North Oly roads roll with a constantly changing mix of gentle ups and downs. Picture ocean swells, the Palouse in Eastern Washington, or the Norwegian countryside. Normally, I realized during the run, seeing roads ahead tilt upwards plays with my mind. At least a little. “Here it comes,” I think, “this is gonna take a little more effort.” And then, “Okay, almost topping out, hang in.”

But on this pitch black, foggy, autumn run, there was no such internal dialogue because I COULDN’T SEE AHEAD. The only way I knew I was starting a climb was my breathing became more labored. “Oh, okay, climbing now.” Because I couldn’t see the road tilting upwards ahead of time, my mind was free of that small, subtle nagging dread of having to work harder. As someone whose prone to look too far down the road of life, I was digging running in the moment. Don’t tell me what’s ahead, let me just be present.

Freed of anticipatory dread, my mind turned to my students. They lament how their teachers, beginning in middle school, ask about their life plans. And how it continues through high school. And how their parents too often pressure them to have a plan.

Some of them end up crafting faux-plans just to stop the insanity. As a placeholder of sorts.
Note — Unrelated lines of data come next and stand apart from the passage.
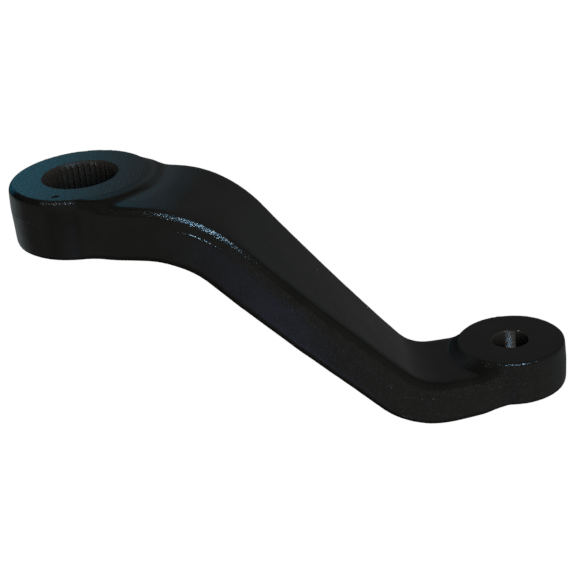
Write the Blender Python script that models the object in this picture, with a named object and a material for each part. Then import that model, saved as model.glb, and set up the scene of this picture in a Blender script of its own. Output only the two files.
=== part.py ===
"""Dropped pitman arm: one steel forging with a splined eye, a bent arm and a tapered-hole eye.

The frame: the splined bore's axis is Z, the big eye's upper machined face is z = 0, and the small
eye lies towards +X, level with the eye faces. All sizes are in metres.
"""

import math

import bmesh
import bpy
from mathutils import Matrix, Vector

MM = 0.001

# Where the two eyes sit
CENTRE_DISTANCE = 173.5 * MM  # level distance between the two bore axes
DROP = 84.0 * MM  # big eye's upper face down to the small eye's upper face
BOW = 16.4 * MM  # how far the arm swings aside, half-way between the axes

# Big eye, which grips the sector shaft
BIG_EYE_RADIUS = 30.0 * MM  # of the wall, where it would meet the upper face
BIG_EYE_HEIGHT = 26.0 * MM
BIG_EYE_PARTING = 10.0 * MM  # from the upper face down to the forging's parting line
BIG_EDGE_RADIUS = 2.2 * MM  # round the upper rim

# Small eye, which takes the ball stud
SMALL_EYE_RADIUS = 22.8 * MM
SMALL_EYE_HEIGHT = 19.7 * MM
SMALL_EYE_PARTING = 9.5 * MM
SMALL_EDGE_RADIUS = 0.9 * MM

LOWER_EDGE_RADIUS = 1.8 * MM  # round both eyes' lower rims
UPPER_DRAFT = math.radians(2.3)  # the forging's walls lean this much above the parting line
LOWER_DRAFT = math.radians(1.0)  # and this much below it
FLASH_LAND = 1.0 * MM  # flat band that trimming the flash left along the parting line

# Arm
BIG_SHOULDER = 2.3 * MM  # the arm's top lies this far below the big eye's face
SMALL_SHOULDER = 4.1 * MM
BIG_NECK_INSET = 3.5 * MM  # the arm's half-width where it leaves an eye is the eye's radius less this
SMALL_NECK_INSET = 1.9 * MM
THICKNESS_BIG = 23.9 * MM
THICKNESS_SMALL = 18.2 * MM
SECOND_BEND_SWELL = 0.6 * MM  # extra thickness in the middle of the second bend
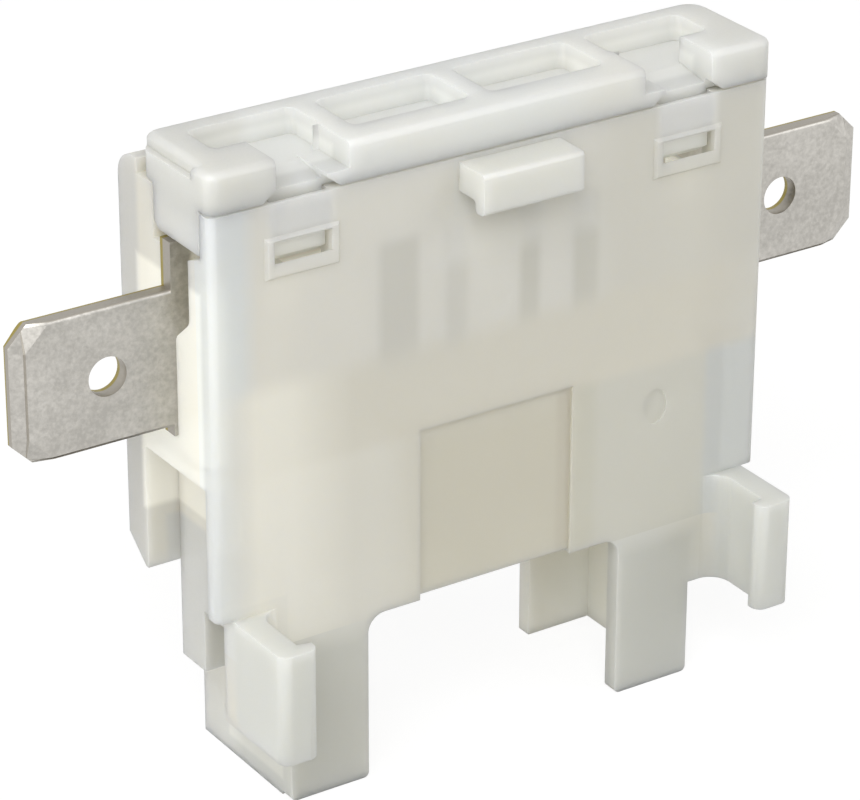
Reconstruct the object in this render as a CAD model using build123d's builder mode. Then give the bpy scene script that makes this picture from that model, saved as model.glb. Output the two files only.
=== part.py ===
"""Stackable blade fuse holder with a clip-on lid and one flat tab out of each end.

Millimetres, +Z up. The origin is the middle of the bounding box's underside: the feet
stand on Z = 0, the tabs leave along X and the stacking wings reach forward along -Y.
"""
import os

from build123d import *

os.makedirs("parts", exist_ok=True)

# Quick-connect tab, the standard 6.3 x 0.8 size that scales everything else.
tab_width = 6.3
tab_thickness = 0.8
tab_length = 7.65
tab_hole = 1.8
tab_hole_from_tip = 4.4
tab_chamfer = 0.9
tip_bevel_length = 0.6
tip_bevel_depth = 0.12
tab_edge_radius = 0.15

# Housing moulding.
body_length = 28.5
box_depth = 7.5
wing_reach = 4.0
tab_from_back = 4.1
wall = 0.8
back_wall = 1.6
end_wall = 1.05
tab_z = 21.3
box_bottom = 8.3
box_top = 28.65
edge_radius = 0.35

shelf_z = 16.0
floor_thickness = 0.8
lower_half = 12.65
back_low_half = 11.4
flange_low = 10.05
flange_rise = 0.65
flange_chamfer = 1.15
flange_edge = 0.2
flange_radius = 1.2
plate_low = 9.9

leg_in = 6.7
leg_out = 10.7
leg_back_in = 6.5
leg_fillet = 0.85
foot_radius = 0.25
post_low = 5.3
post_front = 0.55
post_back = 2.5

wing_in = 12.3
wing_out = 13.5
wing_low = 4.65
wing_tip_radius = 0.5
wing_root_radius = 1.0
bead_in = 11.65
bead_length = 0.85
bead_slope = 0.15

bay_half = 10.0
partition = 0.6
partition_drop = 3.35
divider = 1.0
blade_slot_in = 4.0
blade_slot_out = 11.75
blade_slot_half = 1.35

panel_half = 4.0
panel_top = 16.4
panel_depth = 0.15
panel_step = 0.2

hook_left = -2.1
hook_right = 3.0
hook_reach = 1.9
hook_lip = 0.65
hook_drop = 0.2
hook_height = 1.85
hook_web = 1.3
hook_round = 0.2

dimple_x = 8.55
dimple_z = 14.2
dimple_half_width = 0.6
dimple_half_height = 0.85
dimple_depth = 0.08

# Terminal slot in each end wall, measured from the tab's middle, and the lid's seat above it.
slot_clear = 0.05
funnel_start = 1.0
funnel_height = 1.0
funnel_front = 1.6
funnel_radius = 0.5
skirt_seat_rise = 0.4

# Catch windows, measured from the middle of the holder and down from the box's top.
window_in = 8.45
window_out = 11.25
window_drop = 1.65
window_height = 0.95
sill_fall = 0.65
frame_side = 0.42
frame_above = 0.2
frame_below = 0.75
frame_proud = 0.15
frame_draft = 40

# Cored grooves inside the front wall: left side, right side, height.
groove_depth = 0.3
groove_drop = 3.05
grooves = ((-6.0, -4.0, 5.9), (-2.7, -1.7, 5.9), (1.4, 2.2, 5.1), (3.9, 5.2, 5.1))

# Terminal stamping inside the housing.
head_in = 10.75
head_proud = 0.15
head_shoulder = 0.45
shank_width = 0.85
foot_low = 9.1
foot_drop = 0.4
clip_in = 4.4
clip_out = 9.0
clip_sheet = 0.6
clip_gap = 0.5
clip_low = 9.5
clip_spread = 0.8
clip_overlap = 0.4
clip_waist = 1.7
clip_drop = 0.6
clip_flare = 0.35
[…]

Some, like a previous writing student, declare nursing upon entering college only to realize in the middle of our first semester seminar that they didn’t really like science.

Maybe we should give our high school graduates headlamps and encourage them to focus at most on the year ahead especially since life is fragile and no one is guaranteed a long life.

What if our message was this.

In the next year, while working, traveling, or going to college; focus on improving your health; nourishing your spirit; investing in new friendships; finding one way to make others’ lives better. Don’t worry unnecessarily about the mountains and valleys that lie ahead in the distant future. You’ll be okay. And if not, let me know how I can help.

Young adults’ mental health might improve.